Bagaimanapun, kata Medvedev, setiap upaya untuk menahan Putin akan menjadi deklarasi perang. “Mari kita bayangkan, jelas ini situasi yang tidak akan pernah terwujud, namun mari kita bayangkan kalau itu terwujud, kepala negara nuklir pergi ke suatu wilayah, sebutlah Jerman, dan ditangkap,” ujarnya seperti dikutip Reuters, Kamis (23/3).

“Apa yang akan terjadi? Itu akan menjadi deklarasi perang terhadap Federasi Rusia. Dan dalam hal ini, semua aset kami, semua misil kami dan sebagainya, akan terbang ke Bundestag, ke kantor Kanselir Jerman,” ancamnya.

Kremlin mengatakan surat perintah penangkapan ICC adalah keputusan yang sangat partisan, tetapi tidak berarti sehubungan dengan Rusia. Pejabat Rusia menyangkal kejahatan perang di Ukraina dan mengatakan Barat telah mengabaikan apa yang dikatakannya sebagai kejahatan perang Ukraina.

Invasi Rusia ke Ukraina pada 24 Februari telah memicu konflik Eropa paling mematikan sejak Perang Dunia Kedua dan konfrontasi terbesar antara Moskow dan Barat sejak Krisis Misil Kuba 1962. Hubungan dengan Barat, kata Medvedev, mungkin berada pada titik terburuk yang pernah ada.

Risiko Perang Nuklir

Sebagai presiden dari 2008 hingga 2012, Medvedev menempatkan dirinya sebagai seorang reformis pro-Barat. Namun, sejak perang, dia telah berubah menjadi salah satu pejabat Rusia yang paling hawkish di depan umum yang tak ragu untuk menghina para pemimpin Barat dan menyampaikan serangkaian peringatan nuklir.

“Risiko nuklir telah meningkat. Pengiriman senjata asing ke Ukraina setiap hari semakin mendekatkan kiamat nuklir,” kata Medvedev.

Setelah jatuhnya Uni Soviet tahun 1991, katanya, Barat menganggap dirinya sebagai bos Rusia, tetapi Putin telah mengakhirinya. “Mereka sangat tersinggung,” ujarnya, menambahkan bahwa Barat tidak menyukai kemerdekaan Rusia dan Cina.

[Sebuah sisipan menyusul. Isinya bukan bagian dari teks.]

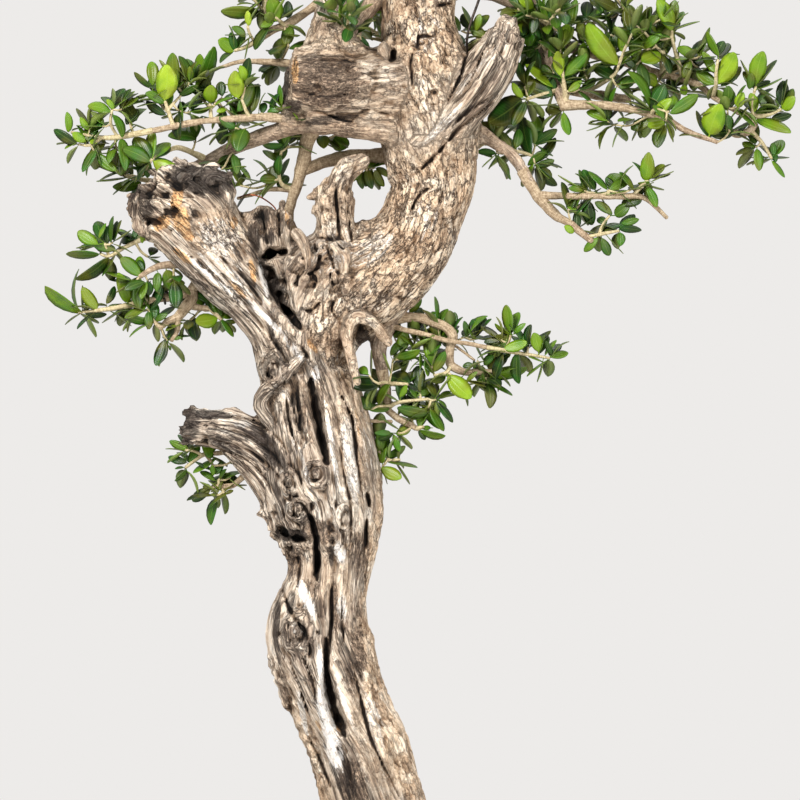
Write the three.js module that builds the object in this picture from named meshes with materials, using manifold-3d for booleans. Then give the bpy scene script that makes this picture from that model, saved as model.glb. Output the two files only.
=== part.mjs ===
// An olive bonsai in a plain stoneware tray: an old, hollowed trunk with dead limbs, living branches,
// leafy sprays, soil, pot, drain screens and wires. Millimetres, +Z up, ground at z = 0, with the
// origin under the middle of the pot. -Y is the front.
import * as THREE from 'three';
import { mergeVertices } from 'three/addons/utils/BufferGeometryUtils.js';
import Module from 'manifold-3d';

const wasm = await Module();
wasm.setup();

// ---------------------------------------------------------------- driving dimensions

const GAP = 0.35;               // clearance between neighbouring pieces
const OVERCUT = 5;              // how far a cutter reaches past what it cuts
const POT = { length: 340, depth: 250, height: 72, corner: 46, wall: 12, floor: 10, foot: 9 };
const POT_FOOT = { length: 54, width: 26, fromEnd: 72, fromSide: 42, sunk: 2 };
const FILLET = 6;               // where the pot's wall meets its floor inside
const SPLAY = 8;                // how far the wall leans out inside, from its foot to its lip
const SOIL_TOP = 74;
const SOIL_EDGE = 67;           // where the soil meets the pot's wall
const DRAIN = { radius: 9, sides: 16, x: 80, screen: 34, screenThickness: 1.6 };
const BLADE_THICKNESS = 1.5;    // at the midrib of a leaf
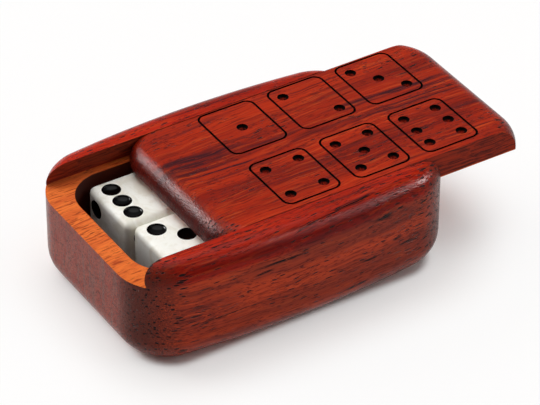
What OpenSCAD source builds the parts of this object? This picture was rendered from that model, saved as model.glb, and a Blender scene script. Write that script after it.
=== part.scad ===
// Hardwood dice box with a dovetailed sliding lid and six loose dice.
// X runs along the box, the way the lid slides open; Y runs across it; Z is up.
// The origin is the middle of the underside. Millimetres.

/* [Dice] */
// Edge length of a die
die_size = 16; // [13:0.5:20]
// Radius along the edges of a die
die_edge_radius = 1.5; // [0.6:0.1:2.4]
// Diameter of a pip
pip_diameter = 4; // [2.4:0.1:4.2]
// Depth of a pip's straight wall
pip_depth = 0.35; // [0.2:0.05:0.6]
// Further depth of the dished bottom of a pip
pip_dish = 0.25; // [0.1:0.05:0.5]
// Space between the outer pips and the rounded edge of the die
pip_margin = 0.1; // [0:0.1:0.6]

/* [Cavity] */
// Free length in front of the dice, at the end that the lid uncovers
front_play = 5.6; // [1:0.1:12]
// Free length behind the dice
rear_play = 7; // [5:0.5:12]
// Gap from one die to the next along a row
die_gap = 2; // [0.3:0.1:4]
// How much further back the near row lies
row_stagger = 1; // [0:0.1:3]
// Gap between the two rows
row_gap = 0.3; // [0.2:0.1:1.5]
// Gap between the far row and the far wall
far_play = 1.1; // [0.4:0.1:3]
// Gap between the near row and the near wall
near_play = 3; // [0.4:0.1:5]
// Space above the dice, up to the lid
die_headroom = 1.6; // [0.6:0.1:4]
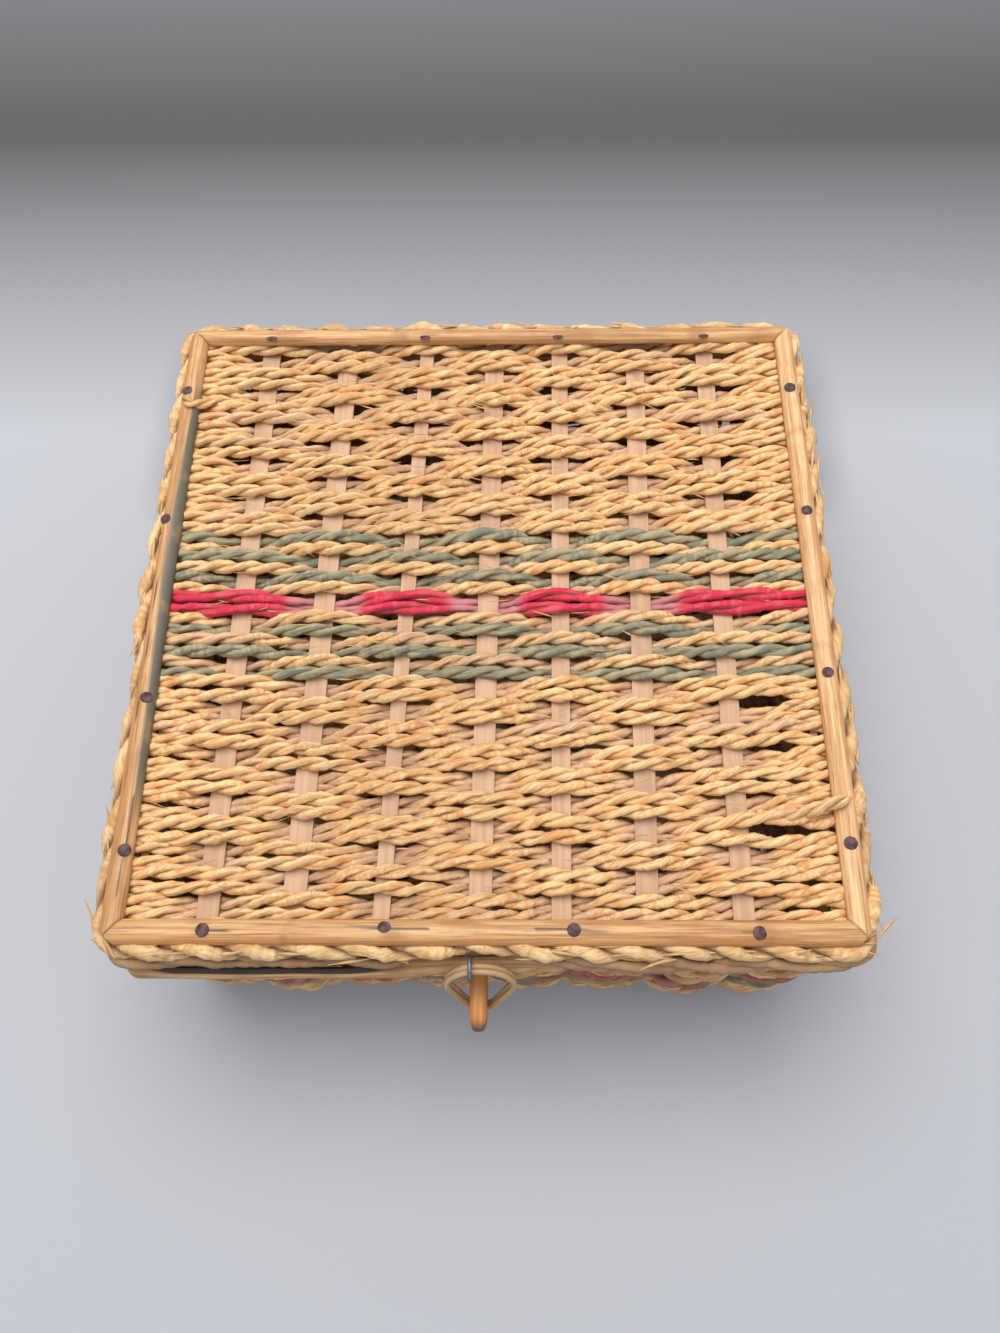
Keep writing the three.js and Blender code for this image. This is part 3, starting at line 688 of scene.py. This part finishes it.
def addLoft(name, rings, fields, material, body, replaced, closed=False):
    count, around = rings.shape[:2]
    mesh = bpy.data.meshes.new(name)

    def corner(i, j):
        return (i % count) * around + j % around

    faces = [(corner(i, j), corner(i, j + 1), corner(i + 1, j + 1), corner(i + 1, j))
             for i in range(count if closed else count - 1) for j in range(around)]
    if not closed:
        faces += [tuple(reversed(range(around))), tuple(range((count - 1) * around, count * around))]
    mesh.from_pydata(rings.reshape(-1, 3) * mm, [], faces)
    for field, values in fields.items():
        values = np.broadcast_to(values, rings.shape[:2]).reshape(-1).astype(np.float32)
        mesh.attributes.new(field, "FLOAT", "POINT").data.foreach_set("value", values)
    mesh.shade_smooth()
    mesh.materials.append(material)
    newObject(name, mesh, body, [replaced])


rail = dict(
    thick=3.6, half=117.5, step=1.0, cornerCut=4.6, mitreGap=0.15, jointReach=1.3,
    wides=dict(front=8.0, right=7.0, back=6.4, left=7.0),
)
railBase, railTop = frontRail[0][2], frontRail[1][2]
halfRound = np.array([(math.cos(a), abs(math.sin(a)) ** 0.8) for a in np.linspace(math.pi, 0, 19)])
halfRound = np.concatenate([halfRound, np.stack([np.linspace(1, -1, 11)[1:-1], np.zeros(9)], 1)])
nails = {
    "front": [(202, 930), (384, 928), (574, 930), (760, 933)], "back": [(271, 342), (425, 338), (558, 337), (704, 337)],
    "left": [(187, 390), (165, 518), (146, 697), (124, 850)], "right": [(790, 387), (807, 510), (828, 672), (851, 843)],
}
sides = {"front": (0, -1), "right": (1, 0), "back": (0, 1), "left": (-1, 0)}


# The photograph's camera, found by fitting the lid's corners: millimetres, degrees and pixels.
view = dict(
    eye=(9.5, -153.8, 405.5), down=67.17, turned=2.17, roll=-2.06, middle=(500, 666.5), focal=1000.0,
    lens=27.0, sensor=36,
)


def viewAxes():
    down, turned, roll = (math.radians(view[word]) for word in ("down", "turned", "roll"))
    forward = Vector((0, math.cos(down), -math.sin(down)))
    upward = Vector((0, math.sin(down), math.cos(down)))
    side = Vector((1, 0, 0))
    about = Matrix.Rotation(turned, 3, "Z")
    forward, upward, side = about @ forward, about @ upward, about @ side
    return forward, side * math.cos(roll) + upward * math.sin(roll), upward * math.cos(roll) - side * math.sin(roll)


def photoSpot(pixel, level):
    forward, side, upward = viewAxes()
    right = (pixel[0] - view["middle"][0]) / view["focal"]
    rise = (view["middle"][1] - pixel[1]) / view["focal"]
    ray = forward + side * right + upward * rise
    eye = Vector(view["eye"])
    return eye + ray * ((level - eye.z) / ray.z)


def addRail(word, cracks, joints):
    outX, outY = sides[word]
    out = np.array([outX, outY, 0.0])
    run = np.array([-outY, outX, 0.0])
    half = rail["half"]
    wide = rail["wides"][word]
    order = list(sides)
    corner = order.index(word)
    count = int(2 * half / rail["step"]) + 1
    share = np.linspace(-1, 1, count)
    bow = drift(count, 40, 0.1)
    swell = 1 + drift(count, 30, 0.02)
    across = halfRound[:, 0] * wide / 2
    inward = wide / 2 - across

    def mitre(end):
        return half - np.maximum(inward * rail["wides"][end] / wide, rail["cornerCut"] - inward) - rail["mitreGap"]

    spots = np.maximum(share, 0)[:, None] * mitre(order[(corner + 1) % 4])
    spots = spots + np.minimum(share, 0)[:, None] * mitre(order[corner - 1])
    side = across[None, :] * np.minimum(swell, 1.0)[:, None]
    knot = np.zeros((count, 1))
    for place in joints:
        knot = np.maximum(knot, np.exp(-((share[:, None] * half - place) / rail["jointReach"]) ** 2))
    tall = np.clip(0.97 * swell[:, None] + bow[:, None] * 0.03 + 0.05 * knot, 0, 1.04)
    up = halfRound[None, :, 1] * rail["thick"] * tall
    centre = half - wide / 2
    middle = np.array([0.0, lidMiddle, 0.0])
    points = middle + out * (centre + side[..., None]) + run * spots[..., None]
    points[..., 2] = railBase + up
    crack = np.zeros(spots.shape)
    for place, offset, length, width in cracks:
        wander = offset + 0.25 * np.sin((spots - place) / 7.0)
        taper = np.clip(1 - np.abs(spots - place) / length, 0, 1) ** 0.5
        gape = np.clip(1.6 - np.abs(side - wander) / (width * np.maximum(taper, 0.01)), 0, 1)
        crack = np.maximum(crack, gape * (taper > 0.02))
    grainStart = half * 3 * (outX + 2 * outY + 4)
    darkening = leftEdgeDarkening(spots, side) if word == "left" else 0.0
    fields = woodFields(spots + grainStart, side, up, crack, knot * (halfRound[None, :, 1] > 0.3), darkening)
    wood = paleCane if word == "right" else caneWood
    addLoft("cane_rail_" + word, points, fields, wood, "lid", "lid_rail_" + word)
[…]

Dia mengatakan Barat sekarang ingin memecah belah Rusia menjadi sejumlah negara yang lebih lemah dan mencuri sumber daya alamnya yang besar.

Putin menyebut konflik di Ukraina sebagai perjuangan eksistensial untuk membela Rusia melawan apa yang dia lihat sebagai Barat yang arogan dan agresif yang katanya ingin membelah Rusia.

Barat menyangkal ingin menghancurkan Rusia dan mengatakan itu membantu Ukraina bertahan melawan perampasan tanah gaya kekaisaran. Ukraina mengatakan tidak akan berhenti sampai semua tentara Rusia diusir dari wilayahnya.

“Ukraina adalah bagian dari Rusia,” kata Medvedev, menambahkan bahwa hampir semua wilayah Ukraina modern pernah menjadi bagian dari kekaisaran Rusia. Rusia mengakui kedaulatan dan perbatasan Ukraina pasca-1991 dalam Memorandum Budapest 1994.

Medvedev mengatakan hubungan dengan Barat suatu hari akan membaik, meskipun dia mengatakan itu akan membutuhkan waktu yang lama.

“Saya percaya cepat atau lambat situasi akan stabil dan komunikasi akan dilanjutkan, tetapi saya sangat berharap bahwa pada saat itu sebagian besar dari orang-orang itu (pemimpin Barat) akan pensiun dan beberapa akan mati,” katanya.